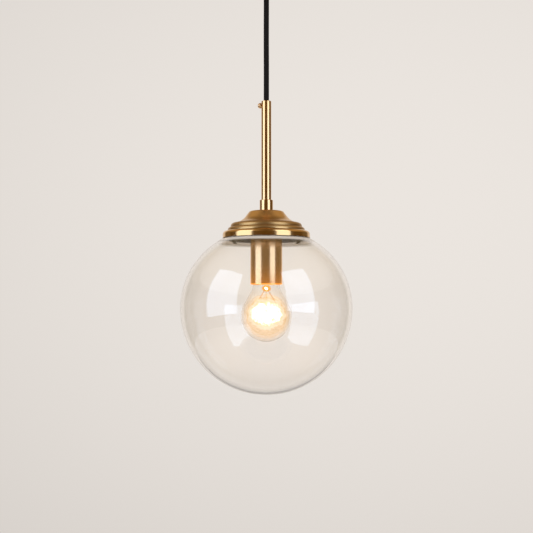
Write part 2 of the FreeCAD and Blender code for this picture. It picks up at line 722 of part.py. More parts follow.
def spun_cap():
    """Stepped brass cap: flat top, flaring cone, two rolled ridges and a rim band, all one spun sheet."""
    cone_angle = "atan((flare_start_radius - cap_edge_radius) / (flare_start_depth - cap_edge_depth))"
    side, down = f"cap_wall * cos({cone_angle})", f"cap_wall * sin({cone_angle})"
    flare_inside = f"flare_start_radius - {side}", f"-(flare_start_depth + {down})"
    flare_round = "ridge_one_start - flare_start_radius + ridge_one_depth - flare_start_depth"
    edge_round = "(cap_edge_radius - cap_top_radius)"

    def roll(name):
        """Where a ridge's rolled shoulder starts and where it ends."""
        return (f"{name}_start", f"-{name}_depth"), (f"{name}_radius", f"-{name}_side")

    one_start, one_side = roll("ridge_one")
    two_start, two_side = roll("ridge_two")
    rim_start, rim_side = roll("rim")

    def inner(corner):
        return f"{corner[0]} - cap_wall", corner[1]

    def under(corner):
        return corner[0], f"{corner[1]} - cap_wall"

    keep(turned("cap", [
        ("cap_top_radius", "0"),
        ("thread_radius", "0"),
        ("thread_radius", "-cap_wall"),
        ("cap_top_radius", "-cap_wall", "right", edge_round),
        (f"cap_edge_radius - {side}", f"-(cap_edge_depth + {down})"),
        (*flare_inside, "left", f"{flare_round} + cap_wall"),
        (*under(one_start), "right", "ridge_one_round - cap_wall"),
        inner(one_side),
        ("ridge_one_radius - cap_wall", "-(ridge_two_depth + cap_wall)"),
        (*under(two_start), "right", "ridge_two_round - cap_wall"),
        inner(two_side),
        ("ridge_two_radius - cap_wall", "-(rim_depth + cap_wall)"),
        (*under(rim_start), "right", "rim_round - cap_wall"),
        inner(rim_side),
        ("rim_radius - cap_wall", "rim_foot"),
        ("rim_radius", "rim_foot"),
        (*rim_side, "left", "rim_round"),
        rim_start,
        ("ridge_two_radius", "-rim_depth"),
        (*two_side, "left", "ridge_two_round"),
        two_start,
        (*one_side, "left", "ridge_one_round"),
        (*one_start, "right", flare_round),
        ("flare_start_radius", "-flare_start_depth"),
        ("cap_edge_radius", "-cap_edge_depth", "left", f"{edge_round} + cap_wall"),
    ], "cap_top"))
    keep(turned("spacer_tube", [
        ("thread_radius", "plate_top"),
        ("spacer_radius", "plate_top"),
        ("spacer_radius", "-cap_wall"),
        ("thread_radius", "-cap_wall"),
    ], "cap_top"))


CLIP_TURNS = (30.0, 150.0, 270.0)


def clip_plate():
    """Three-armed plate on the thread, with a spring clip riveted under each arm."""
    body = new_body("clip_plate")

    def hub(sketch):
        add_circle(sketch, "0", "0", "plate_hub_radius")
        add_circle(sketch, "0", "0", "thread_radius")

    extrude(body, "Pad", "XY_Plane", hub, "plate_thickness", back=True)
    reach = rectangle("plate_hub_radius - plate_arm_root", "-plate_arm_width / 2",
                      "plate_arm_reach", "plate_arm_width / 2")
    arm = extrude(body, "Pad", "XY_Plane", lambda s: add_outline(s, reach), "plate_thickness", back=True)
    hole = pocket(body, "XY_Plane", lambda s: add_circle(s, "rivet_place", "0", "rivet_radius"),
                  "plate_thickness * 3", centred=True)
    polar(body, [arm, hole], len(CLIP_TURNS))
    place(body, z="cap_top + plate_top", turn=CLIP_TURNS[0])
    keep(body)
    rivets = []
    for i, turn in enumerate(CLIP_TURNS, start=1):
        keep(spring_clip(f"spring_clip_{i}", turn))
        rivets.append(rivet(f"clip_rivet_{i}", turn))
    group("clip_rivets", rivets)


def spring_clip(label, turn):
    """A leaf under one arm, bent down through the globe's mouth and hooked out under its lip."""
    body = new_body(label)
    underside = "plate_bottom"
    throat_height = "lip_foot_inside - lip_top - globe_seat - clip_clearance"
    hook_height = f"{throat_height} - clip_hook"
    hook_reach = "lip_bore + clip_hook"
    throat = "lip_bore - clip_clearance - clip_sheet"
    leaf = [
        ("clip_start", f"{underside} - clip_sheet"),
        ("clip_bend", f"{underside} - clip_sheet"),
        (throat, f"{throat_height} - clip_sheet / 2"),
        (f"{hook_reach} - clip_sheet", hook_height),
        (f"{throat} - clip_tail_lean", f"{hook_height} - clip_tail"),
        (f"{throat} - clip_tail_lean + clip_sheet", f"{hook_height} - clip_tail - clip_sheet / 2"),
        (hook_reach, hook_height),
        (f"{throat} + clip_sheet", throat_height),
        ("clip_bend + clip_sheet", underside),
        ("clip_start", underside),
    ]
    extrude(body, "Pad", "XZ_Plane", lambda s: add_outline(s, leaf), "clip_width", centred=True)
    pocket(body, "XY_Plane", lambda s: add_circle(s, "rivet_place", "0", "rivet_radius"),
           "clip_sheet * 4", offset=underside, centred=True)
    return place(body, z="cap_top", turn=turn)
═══
SET TASK: All of the data shown above must be copied exactly.

ANSWER TO THIS TASK:
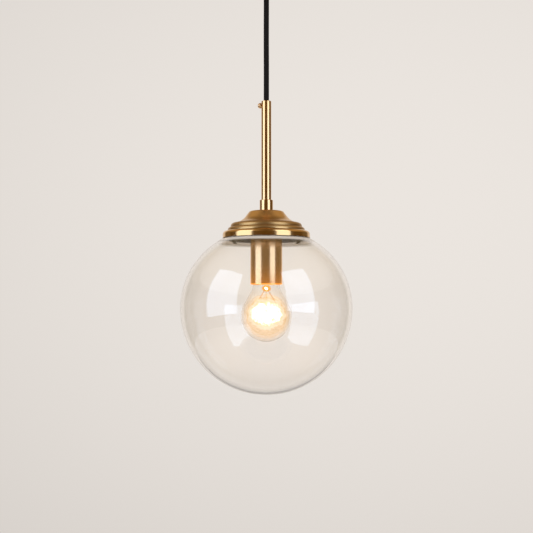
Write part 2 of the FreeCAD and Blender code for this picture. It picks up at line 722 of part.py. More parts follow.
def spun_cap():
    """Stepped brass cap: flat top, flaring cone, two rolled ridges and a rim band, all one spun sheet."""
    cone_angle = "atan((flare_start_radius - cap_edge_radius) / (flare_start_depth - cap_edge_depth))"
    side, down = f"cap_wall * cos({cone_angle})", f"cap_wall * sin({cone_angle})"
    flare_inside = f"flare_start_radius - {side}", f"-(flare_start_depth + {down})"
    flare_round = "ridge_one_start - flare_start_radius + ridge_one_depth - flare_start_depth"
    edge_round = "(cap_edge_radius - cap_top_radius)"

    def roll(name):
        """Where a ridge's rolled shoulder starts and where it ends."""
        return (f"{name}_start", f"-{name}_depth"), (f"{name}_radius", f"-{name}_side")

    one_start, one_side = roll("ridge_one")
    two_start, two_side = roll("ridge_two")
    rim_start, rim_side = roll("rim")

    def inner(corner):
        return f"{corner[0]} - cap_wall", corner[1]

    def under(corner):
        return corner[0], f"{corner[1]} - cap_wall"

    keep(turned("cap", [
        ("cap_top_radius", "0"),
        ("thread_radius", "0"),
        ("thread_radius", "-cap_wall"),
        ("cap_top_radius", "-cap_wall", "right", edge_round),
        (f"cap_edge_radius - {side}", f"-(cap_edge_depth + {down})"),
        (*flare_inside, "left", f"{flare_round} + cap_wall"),
        (*under(one_start), "right", "ridge_one_round - cap_wall"),
        inner(one_side),
        ("ridge_one_radius - cap_wall", "-(ridge_two_depth + cap_wall)"),
        (*under(two_start), "right", "ridge_two_round - cap_wall"),
        inner(two_side),
        ("ridge_two_radius - cap_wall", "-(rim_depth + cap_wall)"),
        (*under(rim_start), "right", "rim_round - cap_wall"),
        inner(rim_side),
        ("rim_radius - cap_wall", "rim_foot"),
        ("rim_radius", "rim_foot"),
        (*rim_side, "left", "rim_round"),
        rim_start,
        ("ridge_two_radius", "-rim_depth"),
        (*two_side, "left", "ridge_two_round"),
        two_start,
        (*one_side, "left", "ridge_one_round"),
        (*one_start, "right", flare_round),
        ("flare_start_radius", "-flare_start_depth"),
        ("cap_edge_radius", "-cap_edge_depth", "left", f"{edge_round} + cap_wall"),
    ], "cap_top"))
    keep(turned("spacer_tube", [
        ("thread_radius", "plate_top"),
        ("spacer_radius", "plate_top"),
        ("spacer_radius", "-cap_wall"),
        ("thread_radius", "-cap_wall"),
    ], "cap_top"))


CLIP_TURNS = (30.0, 150.0, 270.0)


def clip_plate():
    """Three-armed plate on the thread, with a spring clip riveted under each arm."""
    body = new_body("clip_plate")

    def hub(sketch):
        add_circle(sketch, "0", "0", "plate_hub_radius")
        add_circle(sketch, "0", "0", "thread_radius")

    extrude(body, "Pad", "XY_Plane", hub, "plate_thickness", back=True)
    reach = rectangle("plate_hub_radius - plate_arm_root", "-plate_arm_width / 2",
                      "plate_arm_reach", "plate_arm_width / 2")
    arm = extrude(body, "Pad", "XY_Plane", lambda s: add_outline(s, reach), "plate_thickness", back=True)
    hole = pocket(body, "XY_Plane", lambda s: add_circle(s, "rivet_place", "0", "rivet_radius"),
                  "plate_thickness * 3", centred=True)
    polar(body, [arm, hole], len(CLIP_TURNS))
    place(body, z="cap_top + plate_top", turn=CLIP_TURNS[0])
    keep(body)
    rivets = []
    for i, turn in enumerate(CLIP_TURNS, start=1):
        keep(spring_clip(f"spring_clip_{i}", turn))
        rivets.append(rivet(f"clip_rivet_{i}", turn))
    group("clip_rivets", rivets)


def spring_clip(label, turn):
    """A leaf under one arm, bent down through the globe's mouth and hooked out under its lip."""
    body = new_body(label)
    underside = "plate_bottom"
    throat_height = "lip_foot_inside - lip_top - globe_seat - clip_clearance"
    hook_height = f"{throat_height} - clip_hook"
    hook_reach = "lip_bore + clip_hook"
    throat = "lip_bore - clip_clearance - clip_sheet"
    leaf = [
        ("clip_start", f"{underside} - clip_sheet"),
        ("clip_bend", f"{underside} - clip_sheet"),
        (throat, f"{throat_height} - clip_sheet / 2"),
        (f"{hook_reach} - clip_sheet", hook_height),
        (f"{throat} - clip_tail_lean", f"{hook_height} - clip_tail"),
        (f"{throat} - clip_tail_lean + clip_sheet", f"{hook_height} - clip_tail - clip_sheet / 2"),
        (hook_reach, hook_height),
        (f"{throat} + clip_sheet", throat_height),
        ("clip_bend + clip_sheet", underside),
        ("clip_start", underside),
    ]
    extrude(body, "Pad", "XZ_Plane", lambda s: add_outline(s, leaf), "clip_width", centred=True)
    pocket(body, "XY_Plane", lambda s: add_circle(s, "rivet_place", "0", "rivet_radius"),
           "clip_sheet * 4", offset=underside, centred=True)
    return place(body, z="cap_top", turn=turn)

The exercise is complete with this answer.